> _INFORMATION SHOWN_:
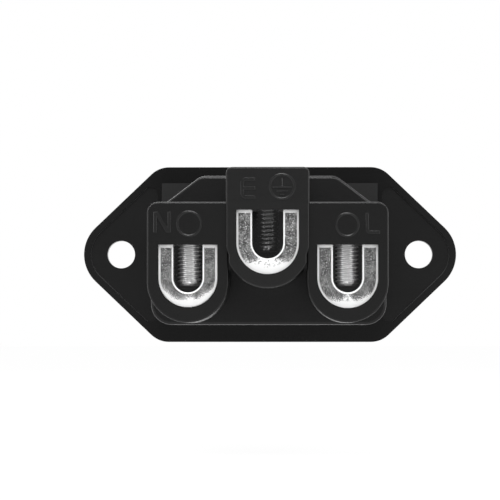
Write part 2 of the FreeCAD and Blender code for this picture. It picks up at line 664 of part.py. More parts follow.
def make_screw(name, centre, rise, proud, turn):
    """A slotted screw, drawn with its head's underside at the origin and then put in place."""
    screw = new_body(f"{name}_screw")
    shank = "(dims.thread_diameter / 2 - dims.thread_gap)"
    head = half("dims.head_diameter")
    profile = outline(sketch_on(screw, "profile", "XZ_Plane", NOTHING), [
        (NOTHING, minus("dims.screw_length")),
        (f"{shank} - dims.screw_point", minus("dims.screw_length")),
        (shank, "-dims.screw_length + dims.screw_point"),
        (shank, NOTHING), (head, NOTHING),
        (head, "dims.head_height - dims.head_bevel"),
        (f"{head} - dims.head_bevel", "dims.head_height"),
        (NOTHING, "dims.head_height")])
    turned = screw.newObject("PartDesign::Revolution", "turned")
    turned.Profile = profile
    turned.ReferenceAxis = (profile, ["V_Axis"])
    turned.Angle = 360
    doc.recompute()
    cut = box_outline(sketch_on(screw, "driver_outline", "XY_Plane", "dims.head_height"),
                      minus("dims.head_diameter"), "dims.head_diameter",
                      minus(half("dims.driver_width")), half("dims.driver_width"))
    pocket(screw, "driver_slot", cut, "dims.driver_depth")
    put(screw, centre, f"places.screw_line + {proud}", f"places.head_level + {rise}")
    screw.Placement.Rotation = FreeCAD.Rotation(FreeCAD.Vector(0, 0, 1), turn)
    return screw


def put(body, across, back, up):
    """Bind a body's place to three formulas."""
    for axis, formula in (("x", across), ("y", back), ("z", up)):
        body.setExpression(f"Placement.Base.{axis}", formula)


PINS = [
    ("neutral", half("dims.pin_spacing"), "dims.pin_level"),
    ("line", minus(half("dims.pin_spacing")), "dims.pin_level"),
    ("earth", NOTHING, "dims.earth_pin_level"),
]
# Each terminal: name, middle, level of its bend, slot, and how far it is raised and set back.
TERMINALS = [
    ("neutral", "places.terminal_out", "places.bend_level", "dims.slot_width", NOTHING, NOTHING),
    ("line", minus("places.terminal_out"), "places.bend_level", "dims.slot_width", NOTHING, NOTHING),
    ("earth", NOTHING, "places.earth_bend", "dims.earth_slot", "dims.earth_rise", "dims.earth_proud"),
]
SETBACKS = {"neutral": "dims.pin_setback", "line": "dims.pin_setback", "earth": "dims.earth_setback"}
# How far each screw's driver slot happens to be turned, in degrees.
TURNS = {"neutral": 25.0, "line": -40.0, "earth": 65.0}

bodies = [make_front_shell(), make_terminal_block()]
for (name, centre, bend, slot, rise, proud), (_, pin, pin_level) in zip(TERMINALS, PINS):
    bodies.append(make_contact(name, centre, bend, slot, rise, proud, pin, pin_level, SETBACKS[name]))
    bodies.append(make_nut(name, centre, slot, rise, proud))
    bodies.append(make_screw(name, centre, rise, proud, TURNS[name]))

doc.recompute()
for item in doc.Objects:
    if any(state in ("Invalid", "Error") for state in item.State):
        raise RuntimeError(f"{item.Label} failed: {item.State}")
for body in bodies:
    shape = body.Shape
    if shape.isNull() or not shape.isValid() or len(shape.Solids) != 1:
        raise RuntimeError(f"{body.Label} is not one sound solid")

os.makedirs(FOLDER, exist_ok=True)
for body in bodies:
    body.Shape.exportStep(os.path.join(FOLDER, body.Label + ".step"))
    print(body.Label, round(body.Shape.Volume, 2))
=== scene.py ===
# %% [markdown]
# # A panel inlet socket, seen from its terminals
#
# The inlet is a black plastic moulding with three terminals. In each one a bright strip is bent to a U,
# and a clamp screw comes down into it. The engineering model gives every solid its place, and this
# script loads it first. Everything that follows is set in that frame, in metres.

# %% Load the frame
import math
from types import SimpleNamespace
import bmesh
import bpy
from mathutils import Matrix, Vector


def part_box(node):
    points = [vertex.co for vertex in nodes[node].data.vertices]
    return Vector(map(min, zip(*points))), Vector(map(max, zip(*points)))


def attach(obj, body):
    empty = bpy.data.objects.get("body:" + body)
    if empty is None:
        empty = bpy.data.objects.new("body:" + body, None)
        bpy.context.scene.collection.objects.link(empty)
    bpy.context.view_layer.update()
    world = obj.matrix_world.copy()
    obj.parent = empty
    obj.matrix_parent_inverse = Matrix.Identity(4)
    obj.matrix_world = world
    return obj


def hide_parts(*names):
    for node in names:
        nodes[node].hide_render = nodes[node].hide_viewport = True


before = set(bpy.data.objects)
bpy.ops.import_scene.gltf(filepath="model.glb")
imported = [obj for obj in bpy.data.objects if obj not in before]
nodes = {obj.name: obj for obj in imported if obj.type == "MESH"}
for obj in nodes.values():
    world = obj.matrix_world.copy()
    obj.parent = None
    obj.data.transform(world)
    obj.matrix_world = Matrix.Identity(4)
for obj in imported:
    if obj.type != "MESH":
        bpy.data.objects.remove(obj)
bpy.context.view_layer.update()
MM = 0.001
CLOSE = 1e-7  # metres; corners nearer than this are in one place
TERMINALS = ("neutral", "line", "earth")

# %% [markdown]
# ## The camera
#
# The photo was taken from behind, a little to one side and a little low, with a long lens. The far
# flange is drawn smaller than the towers that stand 30 mm nearer, and that ratio gives the distance.
# A camera with that distance and field of view puts every edge where the photo has it.

# %% Camera
CAMERA_PLACE = Vector((-2.9, 332.0, -10.8)) * MM
CAMERA_AIM = Vector((2.66, 0.0, 0.6)) * MM
VIEW_WIDTH = 67.17 * MM
SENSOR = 36.0
SEEN_FROM, SEEN_TO = 10 * MM, 20.0

bpy.context.scene.view_settings.view_transform = "Standard"
lens = bpy.data.cameras.new("camera")
lens.sensor_width = SENSOR
lens.lens = SENSOR * CAMERA_PLACE.y / VIEW_WIDTH
lens.clip_start, lens.clip_end = SEEN_FROM, SEEN_TO
camera = bpy.data.objects.new("camera", lens)
camera.location = CAMERA_PLACE
camera.rotation_mode = "QUATERNION"
camera.rotation_quaternion = (CAMERA_AIM - CAMERA_PLACE).to_track_quat("-Z", "Y")
bpy.context.scene.collection.objects.link(camera)
bpy.context.scene.camera = camera
print("lens, mm:", round(lens.lens, 1))

# %% [markdown]
# ## Sockets that can be added and multiplied
#
# A material is a graph of nodes, and most of its links are plain arithmetic. It reads best as an
# expression, so one small class wraps a socket: an operator on it adds a Math node, and one method
# adds a node of any other kind.


# %% The wire class
class Wire:
    """An output socket of a material. Arithmetic on it adds Math nodes to the same tree."""

    def __init__(self, socket):
        self.socket = socket
        self.tree = socket.id_data

    def node(self, kind, settings=None, inputs=None, output=0):
        """Add a node: first its settings, then the values or wires of its inputs."""
        made = self.tree.nodes.new(kind)
        for name, setting in (settings or {}).items():
            setattr(made, name, setting)
        for key, value in (inputs or {}).items():
            if isinstance(value, Wire):
                self.tree.links.new(value.socket, made.inputs[key])
            else:
                made.inputs[key].default_value = value
        return Wire(made.outputs[output]) if made.outputs else None

    def maths(self, operation, *others):
        """A Math node on this wire and other wires or numbers."""
        return self.node("ShaderNodeMath", {"operation": operation}, dict(enumerate((self, *others))))

    def __add__(self, other):
        return self.maths("ADD", other)

    __radd__ = __add__

    def __mul__(self, other):
        return self.maths("MULTIPLY", other)

    __rmul__ = __mul__

    def __sub__(self, other):
        return self.maths("SUBTRACT", other)

    def __rsub__(self, other):
        return self * -1.0 + other

    def rise(self, low, high):
        """0 below low, 1 above high, and smooth between them."""
        return self.node("ShaderNodeMapRange", {"interpolation_type": "SMOOTHSTEP"},
                         {"Value": self, "From Min": low, "From Max": high})

    def blend(self, low, high):
        """The colour low where this wire is 0, and high where it is 1."""
        return self.node("ShaderNodeMix", {"data_type": "RGBA"}, {0: self, 6: low, 7: high}, 2)

    def noise(self, scale, detail=3.0, roughness=0.5):
        """A cloudy pattern from 0 to 1 on this vector, with this many lumps to the metre."""
        return self.node("ShaderNodeTexNoise", None,
                         {"Vector": self, "Scale": scale, "Detail": detail, "Roughness": roughness})

    def axis(self, number):
        """One coordinate of this vector: 0 is X, 1 is Y and 2 is Z."""
        return self.node("ShaderNodeSeparateXYZ", None, {"Vector": self}, number)

    def stretched(self, along, across, up):
        """This vector with its three axes scaled."""
        return self.node("ShaderNodeMapping", None, {"Vector": self, "Scale": (along, across, up)})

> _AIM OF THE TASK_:
Repeat, unchanged, every line from the one that contains "os.makedirs(FOLDER, exist_ok=True)" to the one that contains "before = set(bpy.data.objects)", including both, and no other line.

> _RESULT FOR THIS TASK_:
os.makedirs(FOLDER, exist_ok=True)
for body in bodies:
    body.Shape.exportStep(os.path.join(FOLDER, body.Label + ".step"))
    print(body.Label, round(body.Shape.Volume, 2))
=== scene.py ===
# %% [markdown]
# # A panel inlet socket, seen from its terminals
#
# The inlet is a black plastic moulding with three terminals. In each one a bright strip is bent to a U,
# and a clamp screw comes down into it. The engineering model gives every solid its place, and this
# script loads it first. Everything that follows is set in that frame, in metres.

# %% Load the frame
import math
from types import SimpleNamespace
import bmesh
import bpy
from mathutils import Matrix, Vector


def part_box(node):
    points = [vertex.co for vertex in nodes[node].data.vertices]
    return Vector(map(min, zip(*points))), Vector(map(max, zip(*points)))


def attach(obj, body):
    empty = bpy.data.objects.get("body:" + body)
    if empty is None:
        empty = bpy.data.objects.new("body:" + body, None)
        bpy.context.scene.collection.objects.link(empty)
    bpy.context.view_layer.update()
    world = obj.matrix_world.copy()
    obj.parent = empty
    obj.matrix_parent_inverse = Matrix.Identity(4)
    obj.matrix_world = world
    return obj


def hide_parts(*names):
    for node in names:
        nodes[node].hide_render = nodes[node].hide_viewport = True


before = set(bpy.data.objects)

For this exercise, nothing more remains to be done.